• Required work:
Look in the material below for the line with "return made" and the line with "zip(*points))), Vector(map(max, zip(*points)))", then set down exactly those two lines and all lines between, nothing more.

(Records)
____________________
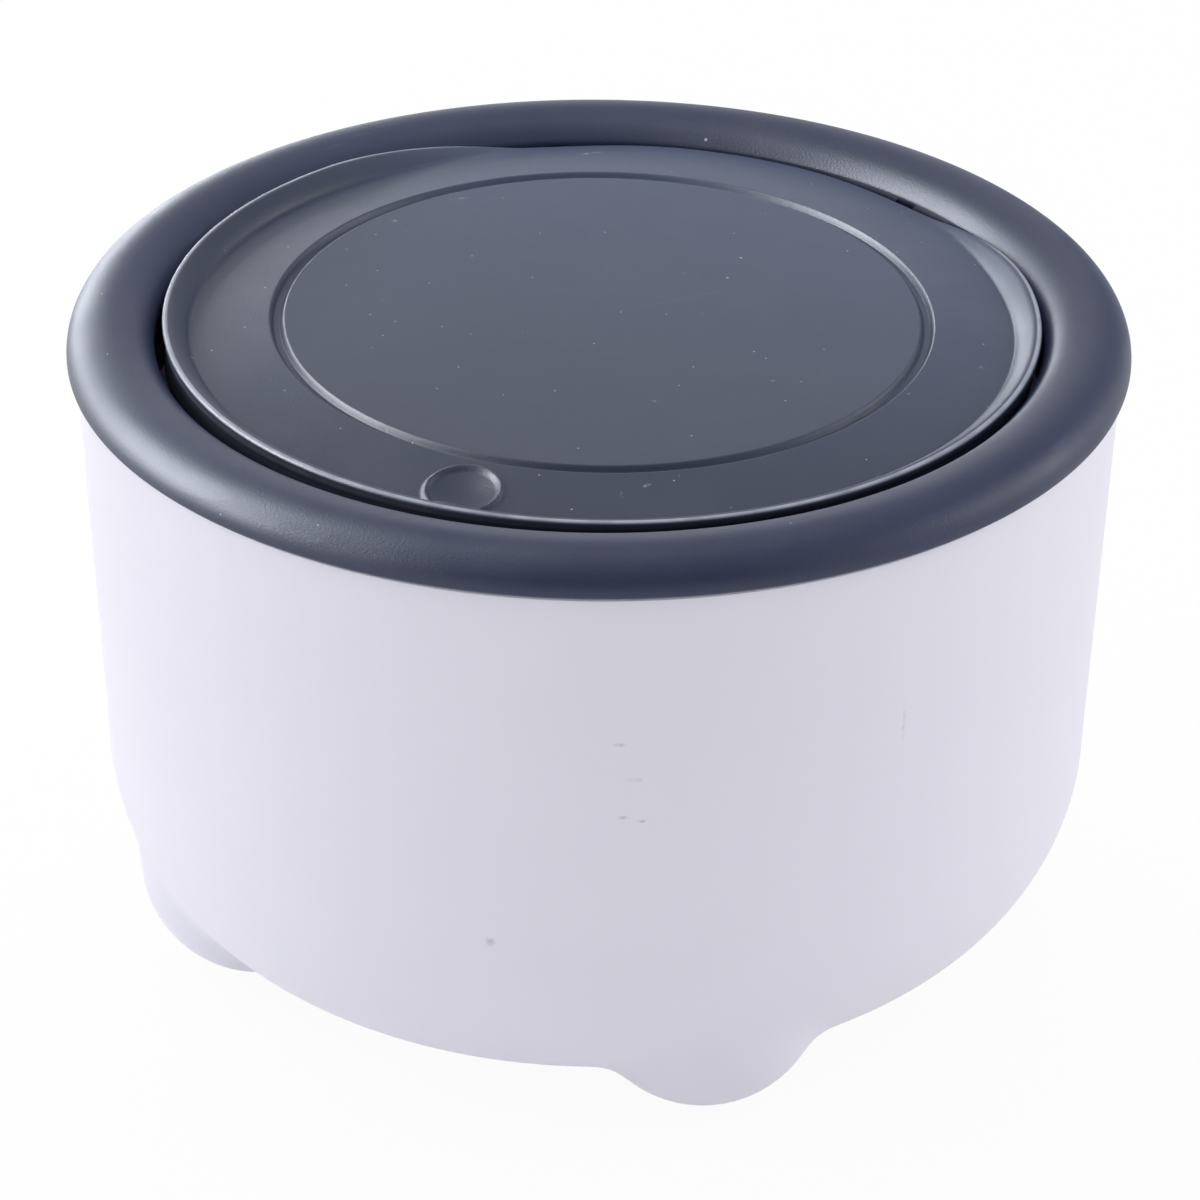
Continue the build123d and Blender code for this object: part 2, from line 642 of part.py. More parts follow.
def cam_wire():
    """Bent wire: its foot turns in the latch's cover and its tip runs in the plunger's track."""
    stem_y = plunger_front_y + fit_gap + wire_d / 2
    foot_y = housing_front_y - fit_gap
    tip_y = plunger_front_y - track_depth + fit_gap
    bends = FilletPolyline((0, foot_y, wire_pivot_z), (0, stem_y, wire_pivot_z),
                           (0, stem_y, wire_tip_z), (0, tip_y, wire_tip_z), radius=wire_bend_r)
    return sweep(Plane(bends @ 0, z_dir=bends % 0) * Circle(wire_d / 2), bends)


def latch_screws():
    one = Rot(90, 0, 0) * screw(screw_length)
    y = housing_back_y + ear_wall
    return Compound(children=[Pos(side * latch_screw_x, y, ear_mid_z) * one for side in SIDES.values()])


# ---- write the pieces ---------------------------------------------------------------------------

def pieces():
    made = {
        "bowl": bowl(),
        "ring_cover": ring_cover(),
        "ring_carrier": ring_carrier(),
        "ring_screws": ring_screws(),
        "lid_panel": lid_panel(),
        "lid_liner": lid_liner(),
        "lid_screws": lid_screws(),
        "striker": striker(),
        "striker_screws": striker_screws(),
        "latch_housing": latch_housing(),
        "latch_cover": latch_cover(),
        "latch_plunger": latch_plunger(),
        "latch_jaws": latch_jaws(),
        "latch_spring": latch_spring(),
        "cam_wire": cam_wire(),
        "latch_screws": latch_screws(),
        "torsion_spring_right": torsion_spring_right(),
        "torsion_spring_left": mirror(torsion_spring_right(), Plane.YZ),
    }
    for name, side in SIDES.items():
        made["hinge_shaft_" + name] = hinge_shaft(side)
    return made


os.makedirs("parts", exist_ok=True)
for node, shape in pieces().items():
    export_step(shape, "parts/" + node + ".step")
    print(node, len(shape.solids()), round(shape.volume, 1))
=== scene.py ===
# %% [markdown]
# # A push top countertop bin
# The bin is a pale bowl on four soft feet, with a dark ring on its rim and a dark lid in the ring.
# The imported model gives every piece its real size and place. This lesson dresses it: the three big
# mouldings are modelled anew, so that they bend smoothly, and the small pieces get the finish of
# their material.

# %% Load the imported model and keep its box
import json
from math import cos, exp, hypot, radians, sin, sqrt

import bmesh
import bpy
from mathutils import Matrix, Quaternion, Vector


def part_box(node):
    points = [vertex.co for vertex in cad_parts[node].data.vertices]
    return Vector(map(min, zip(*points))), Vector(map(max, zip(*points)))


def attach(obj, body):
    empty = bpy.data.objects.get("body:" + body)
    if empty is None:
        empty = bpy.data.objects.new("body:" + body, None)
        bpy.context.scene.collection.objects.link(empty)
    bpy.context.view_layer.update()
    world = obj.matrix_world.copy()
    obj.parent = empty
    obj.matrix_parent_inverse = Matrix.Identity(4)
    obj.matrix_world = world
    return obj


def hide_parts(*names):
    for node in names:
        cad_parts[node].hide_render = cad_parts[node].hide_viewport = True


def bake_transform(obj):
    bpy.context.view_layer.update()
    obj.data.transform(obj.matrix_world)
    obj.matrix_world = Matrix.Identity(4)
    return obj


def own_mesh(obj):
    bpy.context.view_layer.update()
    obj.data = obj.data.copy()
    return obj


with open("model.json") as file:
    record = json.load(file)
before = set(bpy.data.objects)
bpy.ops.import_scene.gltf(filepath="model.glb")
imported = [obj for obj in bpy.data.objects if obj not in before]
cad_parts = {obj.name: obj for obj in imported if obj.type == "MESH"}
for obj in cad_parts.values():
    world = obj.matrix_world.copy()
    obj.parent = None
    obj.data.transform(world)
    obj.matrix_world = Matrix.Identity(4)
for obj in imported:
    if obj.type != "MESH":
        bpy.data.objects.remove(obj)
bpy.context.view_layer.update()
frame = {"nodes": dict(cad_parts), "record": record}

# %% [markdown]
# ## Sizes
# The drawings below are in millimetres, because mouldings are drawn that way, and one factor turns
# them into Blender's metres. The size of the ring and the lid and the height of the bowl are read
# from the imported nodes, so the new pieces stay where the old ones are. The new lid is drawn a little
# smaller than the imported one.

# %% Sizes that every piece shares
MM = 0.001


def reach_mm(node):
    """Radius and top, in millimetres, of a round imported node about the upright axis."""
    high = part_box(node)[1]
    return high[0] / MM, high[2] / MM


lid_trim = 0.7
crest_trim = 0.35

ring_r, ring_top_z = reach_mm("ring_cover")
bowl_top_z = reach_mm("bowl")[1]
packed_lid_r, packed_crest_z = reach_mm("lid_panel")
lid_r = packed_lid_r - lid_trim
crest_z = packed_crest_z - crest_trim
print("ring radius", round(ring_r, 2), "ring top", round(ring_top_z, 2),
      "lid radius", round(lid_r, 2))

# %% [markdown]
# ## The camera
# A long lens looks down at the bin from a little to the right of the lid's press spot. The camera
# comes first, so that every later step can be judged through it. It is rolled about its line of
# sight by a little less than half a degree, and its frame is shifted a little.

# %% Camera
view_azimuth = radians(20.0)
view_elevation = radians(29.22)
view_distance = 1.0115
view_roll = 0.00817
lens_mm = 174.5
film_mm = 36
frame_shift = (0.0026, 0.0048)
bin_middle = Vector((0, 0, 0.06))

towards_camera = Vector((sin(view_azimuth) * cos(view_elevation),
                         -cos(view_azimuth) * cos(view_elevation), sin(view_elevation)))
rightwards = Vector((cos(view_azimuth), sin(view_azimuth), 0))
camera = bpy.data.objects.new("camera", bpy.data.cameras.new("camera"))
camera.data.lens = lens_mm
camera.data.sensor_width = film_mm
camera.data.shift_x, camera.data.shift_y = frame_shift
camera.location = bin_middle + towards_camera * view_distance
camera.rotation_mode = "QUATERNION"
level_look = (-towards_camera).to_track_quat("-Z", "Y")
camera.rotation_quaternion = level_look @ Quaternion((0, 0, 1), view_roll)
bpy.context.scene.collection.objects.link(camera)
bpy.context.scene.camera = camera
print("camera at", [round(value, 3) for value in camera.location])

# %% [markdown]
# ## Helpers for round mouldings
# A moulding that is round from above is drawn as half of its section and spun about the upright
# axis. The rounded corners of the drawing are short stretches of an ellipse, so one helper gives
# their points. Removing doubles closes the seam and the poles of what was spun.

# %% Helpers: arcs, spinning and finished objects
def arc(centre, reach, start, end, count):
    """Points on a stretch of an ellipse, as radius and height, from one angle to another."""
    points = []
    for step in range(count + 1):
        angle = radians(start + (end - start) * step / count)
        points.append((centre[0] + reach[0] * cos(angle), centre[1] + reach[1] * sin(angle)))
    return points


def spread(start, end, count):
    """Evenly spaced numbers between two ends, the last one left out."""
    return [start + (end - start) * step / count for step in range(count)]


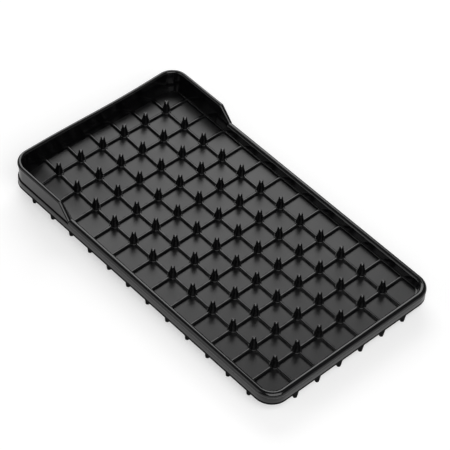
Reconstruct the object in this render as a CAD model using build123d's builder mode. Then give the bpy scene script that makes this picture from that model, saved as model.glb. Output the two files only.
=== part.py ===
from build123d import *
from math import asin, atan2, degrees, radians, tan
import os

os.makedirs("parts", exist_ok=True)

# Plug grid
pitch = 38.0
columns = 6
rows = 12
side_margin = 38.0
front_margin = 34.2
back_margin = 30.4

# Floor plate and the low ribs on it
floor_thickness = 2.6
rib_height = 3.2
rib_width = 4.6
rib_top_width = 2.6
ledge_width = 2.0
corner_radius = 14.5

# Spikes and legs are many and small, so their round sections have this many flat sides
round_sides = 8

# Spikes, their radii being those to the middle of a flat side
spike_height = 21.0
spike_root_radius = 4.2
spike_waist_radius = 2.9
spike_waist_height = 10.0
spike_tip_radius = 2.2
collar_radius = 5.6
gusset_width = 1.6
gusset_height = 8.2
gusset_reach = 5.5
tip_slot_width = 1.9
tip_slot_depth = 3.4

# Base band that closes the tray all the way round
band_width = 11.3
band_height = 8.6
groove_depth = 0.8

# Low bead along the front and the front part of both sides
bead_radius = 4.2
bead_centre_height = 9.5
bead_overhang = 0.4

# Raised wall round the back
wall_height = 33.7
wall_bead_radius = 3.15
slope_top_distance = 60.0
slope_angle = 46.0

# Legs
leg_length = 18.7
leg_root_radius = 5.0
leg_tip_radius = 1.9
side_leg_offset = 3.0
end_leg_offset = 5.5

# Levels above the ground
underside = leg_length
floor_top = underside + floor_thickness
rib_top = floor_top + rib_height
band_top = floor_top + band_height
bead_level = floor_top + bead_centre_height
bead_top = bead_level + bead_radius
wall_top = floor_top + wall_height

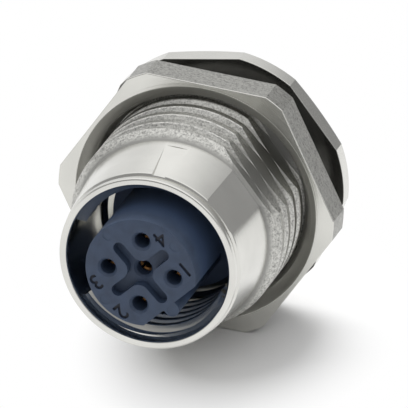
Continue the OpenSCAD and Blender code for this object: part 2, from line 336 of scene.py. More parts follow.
____________________
• Solution below:
    return made


os.makedirs("parts", exist_ok=True)
for node, shape in pieces().items():
    export_step(shape, "parts/" + node + ".step")
    print(node, len(shape.solids()), round(shape.volume, 1))
=== scene.py ===
# %% [markdown]
# # A push top countertop bin
# The bin is a pale bowl on four soft feet, with a dark ring on its rim and a dark lid in the ring.
# The imported model gives every piece its real size and place. This lesson dresses it: the three big
# mouldings are modelled anew, so that they bend smoothly, and the small pieces get the finish of
# their material.

# %% Load the imported model and keep its box
import json
from math import cos, exp, hypot, radians, sin, sqrt

import bmesh
import bpy
from mathutils import Matrix, Quaternion, Vector


def part_box(node):
    points = [vertex.co for vertex in cad_parts[node].data.vertices]
    return Vector(map(min, zip(*points))), Vector(map(max, zip(*points)))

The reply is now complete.